It's unfortunate that for all the noise that was made during the campaign period, we did not spend enough time for more intelligent discussions on a problem that can wipe all of us out from this country. It is true that the candidates said something about “this or that” on climate change and that their points were printed on papers. But unless we think that all of those were enough – we must admit that climate change and the challenge to further advance “climate justice” have not been taken seriously during the campaign period.

“The impacts of climate change will not be borne equally or fairly, between rich and poor, women and men, and older and younger generations.” This is a serious reminder to our politicians who have made promises to their supporters especially those in the most vulnerable areas of society.
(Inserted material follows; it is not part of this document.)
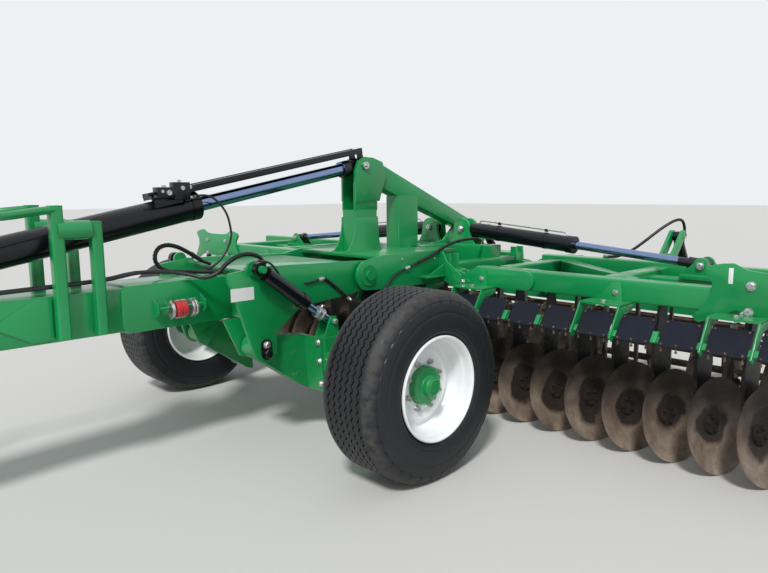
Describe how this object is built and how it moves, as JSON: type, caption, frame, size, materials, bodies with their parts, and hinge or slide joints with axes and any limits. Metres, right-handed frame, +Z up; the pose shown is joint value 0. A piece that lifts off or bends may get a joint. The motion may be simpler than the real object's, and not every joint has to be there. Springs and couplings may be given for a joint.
{
  "type": "trailed folding disc harrow",
  "caption": "Trailed disc harrow with two folding wings, two rows of dished discs, rear rollers, rams, two transport wheels and a drawbar.",
  "frame": {"origin": "middle of the bounding box at the ground", "axes": "+Z up, +Y to the rear along the way of travel, +X to the machine's left"},
  "size_m": [6.8182, 7.995, 1.9608],
  "materials": {
    "frame_paint": "gloss green paint",
    "black_paint": "gloss black paint",
    "ram_black": "gloss black paint",
    "chrome_rod": "polished chrome",
    "disc_steel": "soil-worn steel",
    "rim_white": "gloss white paint",
    "tyre_rubber": "dusty black rubber",
    "zinc": "zinc plated steel"
  },
  "bodies": {
    "chassis": {"drawbar": "frame_paint", "hitch": "frame_paint", "jack_sleeve": "frame_paint", "chassis": "frame_paint", "side_pins": "frame_paint", "wing_stands": "frame_paint"},
    "jack_leg": {"jack_leg": "zinc"},
    "axle": {"axle": "frame_paint"},
    "wheel_left": {"tyre_left": "tyre_rubber", "rim_left": "rim_white", "hub_left": "frame_paint"},
    "wheel_right": {"tyre_right": "tyre_rubber", "rim_right": "rim_white", "hub_right": "frame_paint"},
    "lift_barrels": {"lift_barrels": "ram_black"},
    "lift_rods": {"lift_rods": "chrome_rod"},
    "centre": {"tower": "frame_paint", "centre_frame": "frame_paint", "centre_shields": "black_paint", "centre_legs": "black_paint", "centre_discs": "disc_steel"},
    "main_barrel": {"main_barrel": "ram_black"},
    "main_rod": {"main_rod": "chrome_rod", "lock_bar": "black_paint"},
    "wing_left": {"wing_frame_left": "frame_paint", "wing_plate_left": "frame_paint", "shields_left": "black_paint", "legs_left": "black_paint", "discs_left": "disc_steel"},
    "wing_barrel_left": {"wing_barrel_left": "ram_black"},
    "wing_rod_left": {"wing_rod_left": "chrome_rod"},
    "wing_right": {"wing_frame_right": "frame_paint", "wing_plate_right": "frame_paint", "shields_right": "black_paint", "legs_right": "black_paint", "discs_right": "disc_steel"},
    "wing_barrel_right": {"wing_barrel_right": "ram_black"},
    "wing_rod_right": {"wing_rod_right": "chrome_rod"},
    "roller_arms_centre": {"roller_arms_centre": "frame_paint"},
    "roller_centre": {"roller_centre": "disc_steel"},
    "roller_barrel_centre": {"roller_barrel_centre": "ram_black"},
    "roller_rod_centre": {"roller_rod_centre": "chrome_rod"},
    "roller_arms_left": {"roller_arms_left": "frame_paint"},
    "roller_left": {"roller_left": "disc_steel"},
    "roller_barrel_left": {"roller_barrel_left": "ram_black"},
    "roller_rod_left": {"roller_rod_left": "chrome_rod"},
    "roller_arms_right": {"roller_arms_right": "frame_paint"},
    "roller_right": {"roller_right": "disc_steel"},
    "roller_barrel_right": {"roller_barrel_right": "ram_black"},
    "roller_rod_right": {"roller_rod_right": "chrome_rod"}
  },
  "joints": [
    {"name": "jack_slide", "type": "slide", "parent": "chassis", "child": "jack_leg", "axis": [0, 0, 1], "range_m": [0, 0.3]},
    {"name": "axle_lift", "type": "hinge", "parent": "chassis", "child": "axle", "pos_m": [0, 0.2075, 0.67], "axis": [1, 0, 0], "range_deg": [-45, 12]},
    {"name": "wheel_left_spin", "type": "hinge", "parent": "axle", "child": "wheel_left", "pos_m": [1.3, 0.6275, 0.545], "axis": [1, 0, 0], "continuous": true},
    {"name": "wheel_right_spin", "type": "hinge", "parent": "axle", "child": "wheel_right", "pos_m": [-1.3, 0.6275, 0.545], "axis": [1, 0, 0], "continuous": true},
    {"name": "lift_barrel_swing", "type": "hinge", "parent": "chassis", "child": "lift_barrels", "pos_m": [0, 0.1275, 1.18], "axis": [1, 0, 0], "range_deg": [-20.53, 5.51]},
    {"name": "lift_rod_slide", "type": "slide", "parent": "lift_barrels", "child": "lift_rods", "axis": [0, 0.8095, -0.5871], "range_m": [-0.06218, 0.2318]},
    {"name": "rear_tilt", "type": "hinge", "parent": "chassis", "child": "centre", "pos_m": [0, 1.0475, 1.055], "axis": [1, 0, 0], "range_deg": [0, 90]},
    {"name": "main_barrel_swing", "type": "hinge", "parent": "chassis", "child": "main_barrel", "pos_m": [0, -2.1725, 1.114], "axis": [1, 0, 0], "range_deg": [-4.6, 0]},
    {"name": "main_rod_slide", "type": "slide", "parent": "main_barrel", "child": "main_rod", "axis": [0, 0.9805, 0.1966], "range_m": [-1.17938, 0]},
    {"name": "wing_left_fold", "type": "hinge", "parent": "centre", "child": "wing_left", "pos_m": [0.7, 1.9125, 0.954], "axis": [0, -1, 0], "range_deg": [0, 90]},
    {"name": "wing_barrel_left_swing", "type": "hinge", "parent": "centre", "child": "wing_barrel_left", "pos_m": [0.185, 2.5075, 1.31], "axis": [0, -1, 0], "range_deg": [0, 78.54]},
    {"name": "wing_rod_left_slide", "type": "slide", "parent": "wing_barrel_left", "child": "wing_rod_left", "axis": [0.996, 0, -0.0894], "range_m": [-0.83004, 0]},
    {"name": "wing_right_fold", "type": "hinge", "parent": "centre", "child": "wing_right", "pos_m": [-0.7, 1.9125, 0.954], "axis": [0, 1, 0], "range_deg": [0, 90]},
    {"name": "wing_barrel_right_swing", "type": "hinge", "parent": "centre", "child": "wing_barrel_right", "pos_m": [-0.185, 2.5075, 1.31], "axis": [0, 1, 0], "range_deg": [0, 78.54]},
    {"name": "wing_rod_right_slide", "type": "slide", "parent": "wing_barrel_right", "child": "wing_rod_right", "axis": [-0.996, 0, -0.0894], "range_m": [-0.83004, 0]},
    {"name": "roller_centre_lift", "type": "hinge", "parent": "centre", "child": "roller_arms_centre", "pos_m": [0, 2.9675, 1.05], "axis": [1, 0, 0], "range_deg": [-12, 20]},
    {"name": "roller_centre_spin", "type": "hinge", "parent": "roller_arms_centre", "child": "roller_centre", "pos_m": [0, 3.7275, 0.274], "axis": [1, 0, 0], "continuous": true},
    {"name": "roller_barrel_centre_swing", "type": "hinge", "parent": "centre", "child": "roller_barrel_centre", "pos_m": [0, 3.0275, 1.28], "axis": [1, 0, 0], "range_deg": [-9.89, 16.46]},
    {"name": "roller_rod_centre_slide", "type": "slide", "parent": "roller_barrel_centre", "child": "roller_rod_centre", "axis": [0, 0.6, -0.8], "range_m": [-0.07181, 0.04329]},
    {"name": "roller_left_lift", "type": "hinge", "parent": "wing_left", "child": "roller_arms_left", "pos_m": [1.8, 2.9675, 1.05], "axis": [1, 0, 0], "range_deg": [-12, 20]},
    {"name": "roller_left_spin", "type": "hinge", "parent": "roller_arms_left", "child": "roller_left", "pos_m": [1.8, 3.7275, 0.274], "axis": [1, 0, 0], "continuous": true},
    {"name": "roller_barrel_left_swing", "type": "hinge", "parent": "wing_left", "child": "roller_barrel_left", "pos_m": [1.8, 3.0275, 1.28], "axis": [1, 0, 0], "range_deg": [-9.89, 16.46]},
    {"name": "roller_rod_left_slide", "type": "slide", "parent": "roller_barrel_left", "child": "roller_rod_left", "axis": [0, 0.6, -0.8], "range_m": [-0.07181, 0.04329]},
    {"name": "roller_right_lift", "type": "hinge", "parent": "wing_right", "child": "roller_arms_right", "pos_m": [-1.8, 2.9675, 1.05], "axis": [1, 0, 0], "range_deg": [-12, 20]},
    {"name": "roller_right_spin", "type": "hinge", "parent": "roller_arms_right", "child": "roller_right", "pos_m": [-1.8, 3.7275, 0.274], "axis": [1, 0, 0], "continuous": true},
    {"name": "roller_barrel_right_swing", "type": "hinge", "parent": "wing_right", "child": "roller_barrel_right", "pos_m": [-1.8, 3.0275, 1.28], "axis": [1, 0, 0], "range_deg": [-9.89, 16.46]},
    {"name": "roller_rod_right_slide", "type": "slide", "parent": "roller_barrel_right", "child": "roller_rod_right", "axis": [0, 0.6, -0.8], "range_m": [-0.07181, 0.04329]}
  ],
  "couplings": [
    {"joint": "lift_barrel_swing", "follows": "axle_lift", "ratio": 0.455},
    {"joint": "lift_rod_slide", "follows": "axle_lift", "m_per_rad": -0.2945},
    {"joint": "main_barrel_swing", "follows": "rear_tilt", "ratio": -0.0506},
    {"joint": "main_rod_slide", "follows": "rear_tilt", "m_per_rad": -0.7505},
    {"joint": "wing_barrel_left_swing", "follows": "wing_left_fold", "ratio": 0.8721},
    {"joint": "wing_rod_left_slide", "follows": "wing_left_fold", "m_per_rad": -0.5281},
    {"joint": "wing_barrel_right_swing", "follows": "wing_right_fold", "ratio": 0.8721},
    {"joint": "wing_rod_right_slide", "follows": "wing_right_fold", "m_per_rad": -0.5281},
    {"joint": "roller_barrel_centre_swing", "follows": "roller_centre_lift", "ratio": 0.8203},
    {"joint": "roller_rod_centre_slide", "follows": "roller_centre_lift", "m_per_rad": -0.2043},
    {"joint": "roller_barrel_left_swing", "follows": "roller_left_lift", "ratio": 0.8203},
    {"joint": "roller_rod_left_slide", "follows": "roller_left_lift", "m_per_rad": -0.2043},
    {"joint": "roller_barrel_right_swing", "follows": "roller_right_lift", "ratio": 0.8203},
    {"joint": "roller_rod_right_slide", "follows": "roller_right_lift", "m_per_rad": -0.2043}
  ]
}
Between the rich and the poor, the poor will carry more burdens. Between women and men, women will have to suffer more on the global scale. Between the old and the younger generations, the future (younger) generations will have to suffer more because of the effects of the choices and the activities of the current (older) generation. This can be said in simpler terms: even in suffering people are not equal, but unfortunately, those who are more responsible suffer less than those who are less responsible.

How the next administration will carry out its promises to the people will have to be tested not just in terms of infrastructures, cash incentives, and subsidies. It will have to be judged based on how the different areas of concern in politics are integrated in the much larger fight for climate justice. Interrogatively put: will the plans, projects, and policies of this new administration benefit the poor in terms of protecting them from the harms brought about by climate change? It remains to be seen how politicians will deal with mining and other giant or multinational companies.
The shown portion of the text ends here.